— start of Source data —
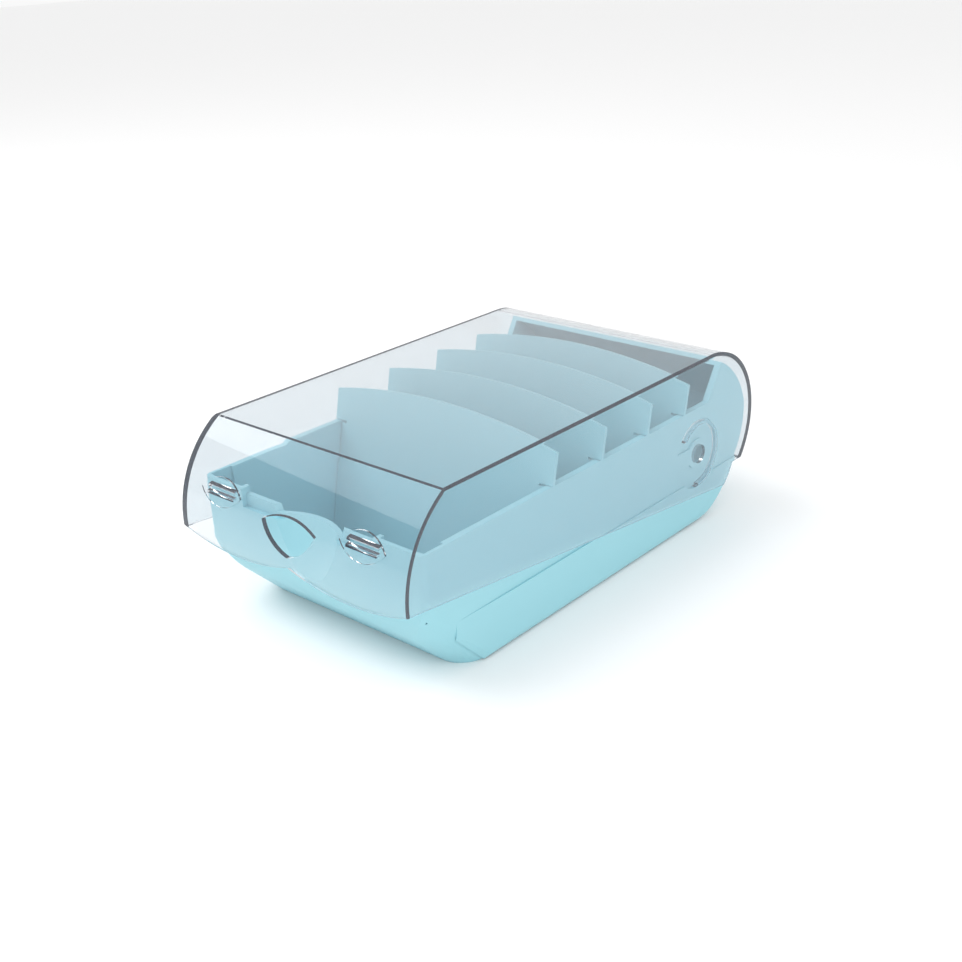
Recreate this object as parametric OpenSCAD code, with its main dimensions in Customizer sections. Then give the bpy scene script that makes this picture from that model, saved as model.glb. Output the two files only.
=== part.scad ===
// Index card file box for small landscape cards: an open tray, a clear lid that swings on two
// moulded pins near the rear, and four loose dividers that hang by their ears on the tray's rims.
// X is across, Y runs from the front (-) to the rear (+), Z is up from the table.

/* [Overall] */
// Width across the outside of the lid
lid_w = 173; // [168:1:180]
// Height of the lid's top face above the table
total_h = 111.5; // [110:0.5:113]
// Distance from the centre to the lid's front and rear faces
half_len = 160.5; // [159:0.5:162]

/* [Lid] */
// Wall thickness of the lid
lid_wall = 2.5; // [2:0.1:2.8]
// Radius of the round edges between the lid's top and sides
lid_edge_r = 2.4; // [1.5:0.1:2.4]
// Radius of the bulging front wall
front_r = 63.8; // [62:0.2:66]
// Radius of the rounded rear
rear_r = 49.5; // [48:0.5:51]
// Height of the lower front corners of the lid
front_corner_z = 54.3; // [50:0.1:58]
// Slope of the lower edge of the side panels
side_edge_deg = 7; // [5:0.5:8]
// Height where the lid's rear wall ends
rear_end_z = 31.5; // [31:0.5:36]
// How far each lobe of the front wall hangs below the corners
lobe_drop = 7.2; // [4:0.2:9]

/* [Finger opening] */
// Height of the two side points of the finger opening
opening_z = 76; // [74:0.5:77]
// Width between the side points
opening_w = 40.4; // [36:0.2:44]
// Height of the opening above its side points
opening_rise = 5; // [3:0.5:6]
// Depth of the opening below its side points
opening_drop = 16; // [13:0.5:17]

/* [Label pads] */
// Distance of each pad from the middle of the front
pad_x = 54; // [48:1:60]
// Height of the middle of each pad
pad_z = 81.2; // [79:0.2:84]
// Length of each pad
pad_len = 32; // [28:1:36]
// Height of each pad
pad_h = 15; // [12:0.5:17]

/* [Tray] */
// Outside width of the tray's upper walls
tray_w = 164; // [160:0.5:165]
// Thickness of the tray's side walls
side_wall = 4; // [3.5:0.1:4.5]
// Thickness of the tray's floor, front and rear
tray_wall = 2.8; // [2.4:0.1:3]
// Height of the front and side rims
rim_z = 80; // [76:0.5:82]
// How far the lower side walls stand out
step_out = 1; // [0.6:0.1:1.2]
// Height of the ledge on the lower side walls
ledge_z = 32.8; // [30:0.2:35]
// Half the width of the set-back part of the front wall
recess_half = 50; // [44:1:56]
// How far that part is set back
recess_depth = 3; // [2:0.2:4]
// Height of the lower edge of the set-back part
recess_z = 69.3; // [66:0.1:72]
// Height of the rim of the set-back part
recess_rim_z = 76.4; // [75:0.2:78]
// Radius of the finger scoop in the front wall
scoop_r = 40; // [36:1:44]
// Depth of the finger scoop at its rim
scoop_depth = 9.5; // [7:0.5:11]

/* [Hinge] */
// Distance of the hinge behind the centre
hinge_y = 100.7; // [100:0.1:102]
// Height of the hinge above the table
hinge_z = 50; // [49.5:0.1:50.5]
// Radius of the lid's hinge pins
pin_r = 6; // [5:0.1:7]
// Radial clearance of the pins in their bores
pin_gap = 0.05; // [0.02:0.01:0.1]
// Radius of the round hinge pocket in the tray's sides
pocket_r = 22.4; // [20:0.2:24]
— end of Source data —
Select all lines in the listing above where the word "part" appears, and show them.

Result for this exercise>
=== part.scad ===
// Half the width of the set-back part of the front wall
// How far that part is set back
// Height of the lower edge of the set-back part
// Height of the rim of the set-back part